Structured-Gradient Hydrogel Moisture Electric Generator with Milliampere and Milliwatt Level Electrical Energy Output for Smart Agriculture

Moisture-electric generator (MEG) is attractive sustainable energy sources, but environmental fluctuations cause unstable output, and low power/short supply limit practical use. Here, we developed a MEG device based on an activated carbon structured-gradient hydrogel, which achieved milliampere and milliwatt level electrical energy output and continuous voltage output for over 1 month. Unlike conventional isotropic materials, this structure promotes the directional migration of water and ions, effectively accelerating charge accumulation and enabling continuous power generation. Concurrently, the synergistic effect between the humidity-induced hydrogel and the slow anodic corrosion of the aluminum electrode establishes an H+/Al3+ gradient diffusion, further improving the electrical output performance. A single MEG device (with an area of approximately 1 cm2) can stably output a voltage exceeding 1.6 V across a wide humidity range (20–80% RH) and a broad temperature spectrum (−40 to 60 °C), with continuous operation for over 740 h. Significantly, the single MEG achieves 22.1 mA/cm2 current and 3.2 mW/cm2 power density, both an order of magnitude higher than previous MEGs.
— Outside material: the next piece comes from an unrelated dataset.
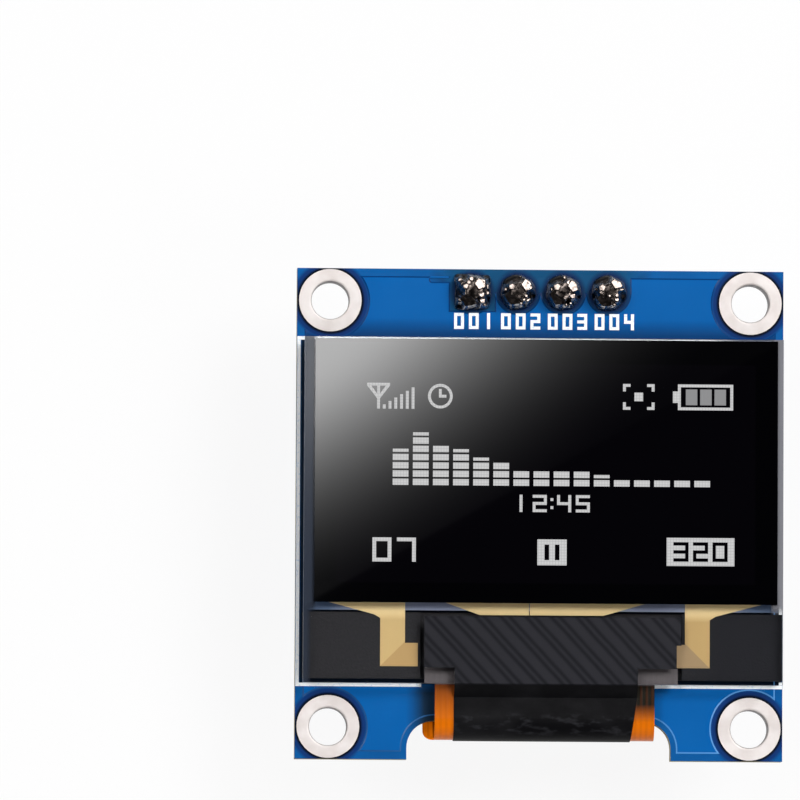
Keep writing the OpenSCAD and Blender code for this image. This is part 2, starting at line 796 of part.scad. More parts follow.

Large-scale integration technology provides an effective pathway for amplifying the electrical output performance of MEG arrays, connecting 100 MEG units in parallel yields a continuous current of ∼45 mA, with a series configuration of 120 units providing ∼192 V. The MEG array can successfully power a 5 W black light bulb and a wireless sensing system directly, showing great potential application in smart agriculture. This work provides a idea for advancing the development of high-performance MEG devices and real applications.